Forum Moderators: open
Staying off the radar.
Search engines can store results in their "cache" for between a month and forever. As archiving improves, it will get harder to clean up what's been revealed. Rarely are leaks intentional: Somebody at work might post a file on a server to download at home, a wrongly configured server might make too much of a hard drive searchable or a Web site's password-protection might be flimsy enough to be accessible to search engines.
I don't have a problem with caching being an opt-out service, but I do have a problem with the fact that only way you can opt out is by adding/editing a meta tag on every page. For a dynamic site, this may not be an issue, but with static html it most certainly is. In addition, search engines now cache non-html files such as .doc files. The only way you can prevent such files being cached is to exclude them entirely using the robots.txt file. HOWEVER, because of its pathetic specifications, you are also required to place all such files in their own directory. THAT IS ABSOLUTELY BANG OUT OF ORDER.
Kaled.
A lot of argument here seems to centre around "cached" pages thinking that somehow disallowing full (with markup) page caching would totally prevent the original indexed content to be reconstructed on user's request.
That’s right - it is possible to recreate textual content (ie words in the order they were used on the original page) of a page from search engine indices, albeit without all fancy HTML formatting (some might be retained and shown though). This won't be as nice looking as a full cached page as we know it, but this can provide sufficient information to display to the end user even for sites that opted out of "caching".

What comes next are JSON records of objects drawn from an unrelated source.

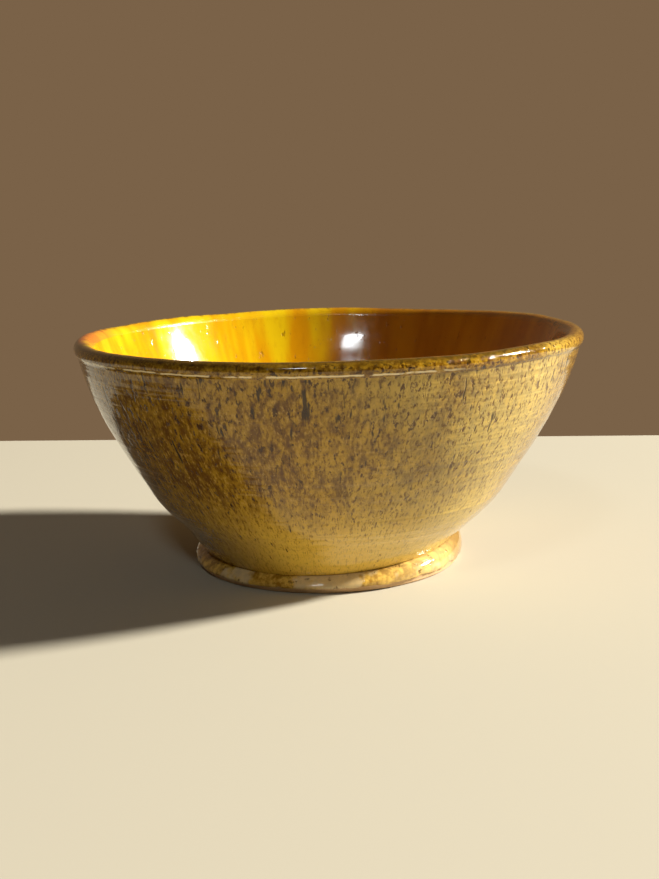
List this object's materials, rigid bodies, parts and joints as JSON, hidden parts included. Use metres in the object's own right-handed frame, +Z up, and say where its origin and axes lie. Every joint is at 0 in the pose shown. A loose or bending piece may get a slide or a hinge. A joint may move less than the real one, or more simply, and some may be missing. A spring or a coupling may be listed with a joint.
{
  "type": "matcha bowl",
  "caption": "Wide footed tea bowl in amber-glazed stoneware, with a flared wall, a rounded bead at the lip and a low foot ring.",
  "frame": {"origin": "centre of the foot ring, on the surface the bowl stands on", "axes": "+Z up along the bowl's turning axis; X and Y are level and alike, because the bowl is round"},
  "size_m": [0.131, 0.131, 0.061],
  "materials": {
    "bare_stoneware": "matt fired clay, bare under the foot",
    "ochre_glaze": "glossy mottled ochre glaze with brown specks",
    "amber_glaze": "glossy amber glaze, deeper where it pools",
    "lip_glaze": "glossy glaze breaking dark olive brown over the lip"
  },
  "bodies": {
    "root": {"thrown_cup": "bare_stoneware", "foot_ring": "bare_stoneware", "outside_glaze": "ochre_glaze", "inside_glaze": "amber_glaze", "lip_glaze": "lip_glaze", "foot_glaze": "ochre_glaze"}
  },
  "joints": []
}
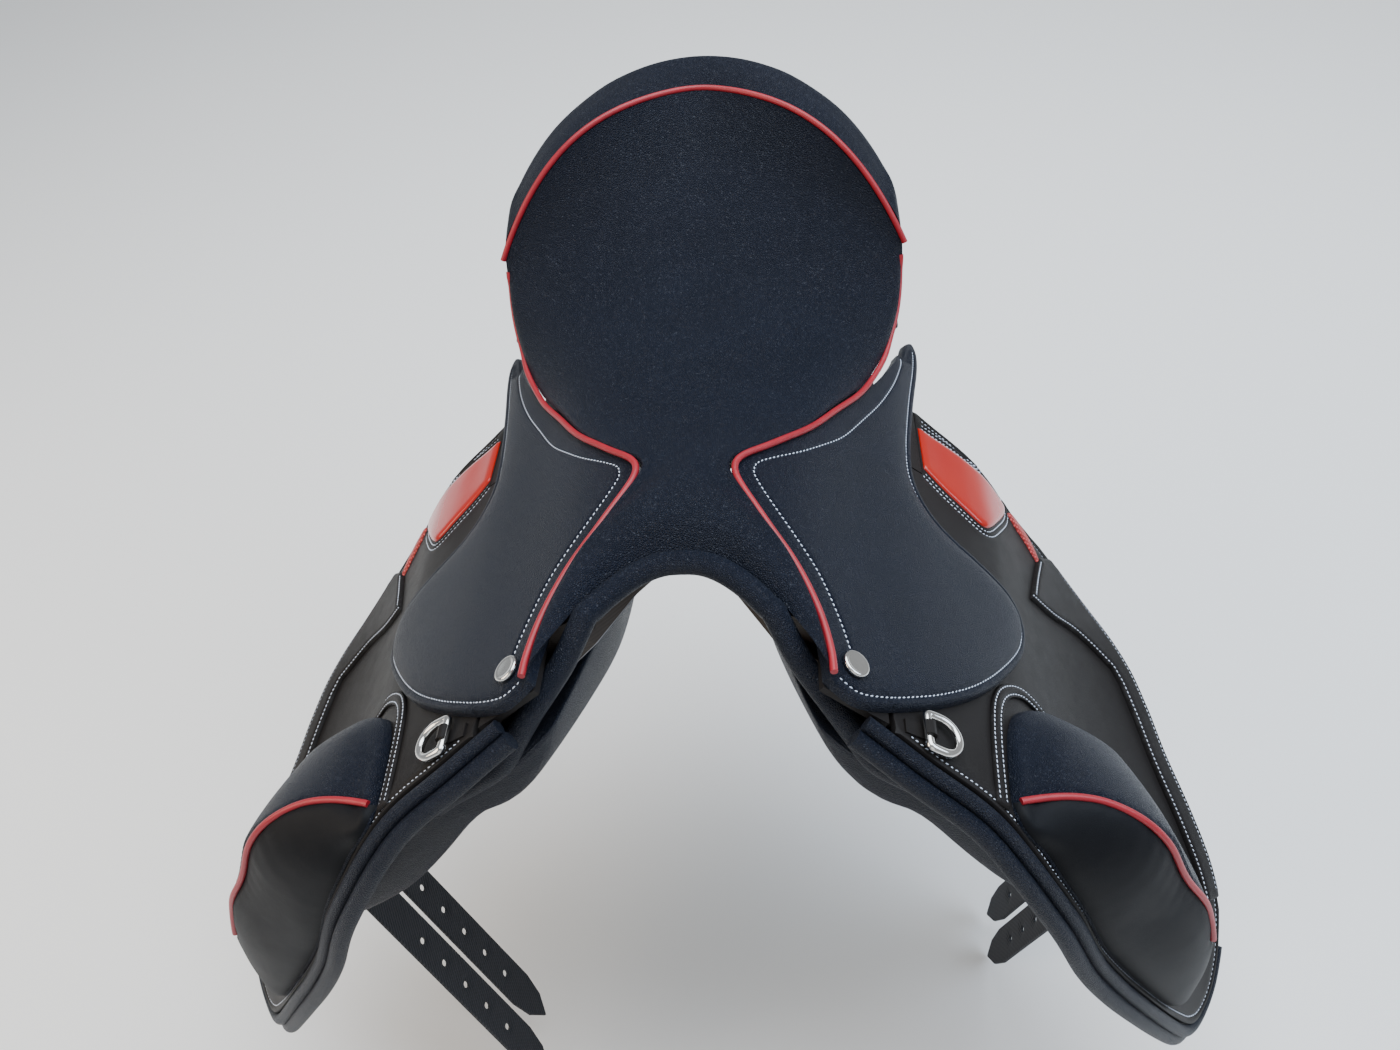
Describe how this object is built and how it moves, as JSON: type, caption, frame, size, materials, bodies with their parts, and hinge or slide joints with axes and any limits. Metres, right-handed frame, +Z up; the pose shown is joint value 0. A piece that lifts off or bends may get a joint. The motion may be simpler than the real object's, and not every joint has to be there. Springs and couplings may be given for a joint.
{
  "type": "dressage saddle",
  "caption": "Deep-seated riding saddle with long straight flaps, outside knee blocks, red piping, liftable skirts and flaps, stirrup bars and long girth straps.",
  "frame": {"origin": "middle of the gullet, level with the face on which the panels bear, under the middle of the seat", "axes": "+X to the rider's left, +Y towards the cantle, +Z up"},
  "size_m": [0.6654, 0.5319, 0.5921],
  "materials": {
    "grain_leather": "fine pebble grain, semi-matt",
    "calf_leather": "smooth, semi-matt",
    "red_piping": "smooth",
    "red_patent": "glossy patent",
    "chrome": "polished",
    "tree_steel": "satin",
    "beech_laminate": "plain",
    "foam": "matt",
    "webbing": "woven"
  },
  "bodies": {
    "saddle": {"billet_web_left": "webbing", "billet_web_right": "webbing", "cantle_panel": "grain_leather", "cantle_piping": "red_piping", "flap_root_left": "calf_leather", "flap_root_right": "calf_leather", "gullet_plate": "tree_steel", "head_plate": "tree_steel", "panel_left": "grain_leather", "panel_right": "grain_leather", "pommel_roll": "grain_leather", "saddle_nail_left": "chrome", "saddle_nail_right": "chrome", "seat_cover": "grain_leather", "seat_foam": "foam", "seat_piping_left": "red_piping", "seat_piping_right": "red_piping", "seat_webbing": "webbing", "skirt_band_left": "grain_leather", "skirt_band_right": "grain_leather", "stirrup_bar_left": "tree_steel", "stirrup_bar_right": "tree_steel", "tree_cantle": "beech_laminate", "tree_head": "beech_laminate", "tree_rail_left": "beech_laminate", "tree_rail_right": "beech_laminate", "tree_spring_left": "tree_steel", "tree_spring_right": "tree_steel"},
    "flap_left_body": {"flap_left": "calf_leather", "under_flap_left": "calf_leather", "flap_roll_left": "grain_leather", "block_strip_left": "calf_leather", "thigh_strip_left": "calf_leather", "knee_block_left": "grain_leather", "block_piping_left": "red_piping", "patent_insert_left": "red_patent", "patent_crescent_left": "red_patent", "dee_chape_left": "calf_leather"},
    "skirt_left_body": {"skirt_left": "grain_leather"},
    "dee_ring_left_body": {"dee_ring_left": "chrome"},
    "bar_catch_left_body": {"bar_catch_left": "tree_steel"},
    "billet_front_left_body": {"billet_front_left": "webbing"},
    "billet_rear_left_body": {"billet_rear_left": "webbing"},
    "flap_right_body": {"flap_right": "calf_leather", "under_flap_right": "calf_leather", "flap_roll_right": "grain_leather", "block_strip_right": "calf_leather", "thigh_strip_right": "calf_leather", "knee_block_right": "grain_leather", "block_piping_right": "red_piping", "patent_insert_right": "red_patent", "patent_crescent_right": "red_patent", "dee_chape_right": "calf_leather"},
    "skirt_right_body": {"skirt_right": "grain_leather"},
    "dee_ring_right_body": {"dee_ring_right": "chrome"},
    "bar_catch_right_body": {"bar_catch_right": "tree_steel"},
    "billet_front_right_body": {"billet_front_right": "webbing"},
    "billet_rear_right_body": {"billet_rear_right": "webbing"}
  },
  "joints": [
    {"name": "flap_left_lift", "type": "hinge", "parent": "saddle", "child": "flap_left_body", "pos_m": [0.10567, 0.00743, 0.07066], "axis": [0, -0.9945, 0.1045], "range_deg": [0, 40]},
    {"name": "skirt_left_lift", "type": "hinge", "parent": "flap_left_body", "child": "skirt_left_body", "pos_m": [0.10567, 0.00743, 0.07066], "axis": [0, -0.9945, 0.1045], "range_deg": [0, 60]},
    {"name": "dee_ring_left_swing", "type": "hinge", "parent": "flap_left_body", "child": "dee_ring_left_body", "pos_m": [0.12083, -0.19798, 0.07755], "axis": [0, -0.9945, 0.1045], "range_deg": [0, 80]},
    {"name": "bar_catch_left_open", "type": "hinge", "parent": "saddle", "child": "bar_catch_left_body", "pos_m": [0.0868, -0.06787, 0.07559], "axis": [0.5611, 0.0862, 0.8232], "range_deg": [0, 75]},
    {"name": "billet_front_left_swing", "type": "hinge", "parent": "saddle", "child": "billet_front_left_body", "pos_m": [0.26797, -0.1587, -0.15149], "axis": [0, -0.9945, 0.1045], "range_deg": [-12, 40]},
    {"name": "billet_rear_left_swing", "type": "hinge", "parent": "saddle", "child": "billet_rear_left_body", "pos_m": [0.26797, -0.12588, -0.15494], "axis": [0, -0.9945, 0.1045], "range_deg": [-12, 40]},
    {"name": "flap_right_lift", "type": "hinge", "parent": "saddle", "child": "flap_right_body", "pos_m": [-0.10567, 0.00743, 0.07066], "axis": [0, 0.9945, -0.1045], "range_deg": [0, 40]},
    {"name": "skirt_right_lift", "type": "hinge", "parent": "flap_right_body", "child": "skirt_right_body", "pos_m": [-0.10567, 0.00743, 0.07066], "axis": [0, 0.9945, -0.1045], "range_deg": [0, 60]},
    {"name": "dee_ring_right_swing", "type": "hinge", "parent": "flap_right_body", "child": "dee_ring_right_body", "pos_m": [-0.12083, -0.19798, 0.07755], "axis": [0, 0.9945, -0.1045], "range_deg": [0, 80]},
    {"name": "bar_catch_right_open", "type": "hinge", "parent": "saddle", "child": "bar_catch_right_body", "pos_m": [-0.0868, -0.06787, 0.07559], "axis": [0.5611, -0.0862, -0.8232], "range_deg": [0, 75]},
    {"name": "billet_front_right_swing", "type": "hinge", "parent": "saddle", "child": "billet_front_right_body", "pos_m": [-0.26797, -0.1587, -0.15149], "axis": [0, 0.9945, -0.1045], "range_deg": [-12, 40]},
    {"name": "billet_rear_right_swing", "type": "hinge", "parent": "saddle", "child": "billet_rear_right_body", "pos_m": [-0.26797, -0.12588, -0.15494], "axis": [0, 0.9945, -0.1045], "range_deg": [-12, 40]}
  ]
}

So I am asking - what’s next? Perhaps trying to argue that search engines should not try to display recreated content of the page from their indices as it is somehow wrong and against wishes of whoever made this information public in the first place?
Personally I used cached pages only at times when the sites in question were down (sometimes permanently), I think allowing all public pages to be cached by default is a fair compromise between free traffic that natural listings generate for said websites and needs of search engine users to access said pages in times when they are no longer up.
The bottom line is that if your public document was indexed then that’s it, the only way around is not to have that document indexed in the first place, which in other words means not making it publicly accessible. A perfectly reasonable compromise in my view.
I guess we are going in circles, though that wasn't the original topic of this thread.
A provision in the Digital Millennium Copyright Act (DMCA) includes a safe harbor for Web caching. The safe harbor is narrowly defined to protect Internet service providers that cache Web pages to make them more readily accessible to subscribers. ..... Various copyright lawyers argue that safe harbor may or may not protect Google if it was tested.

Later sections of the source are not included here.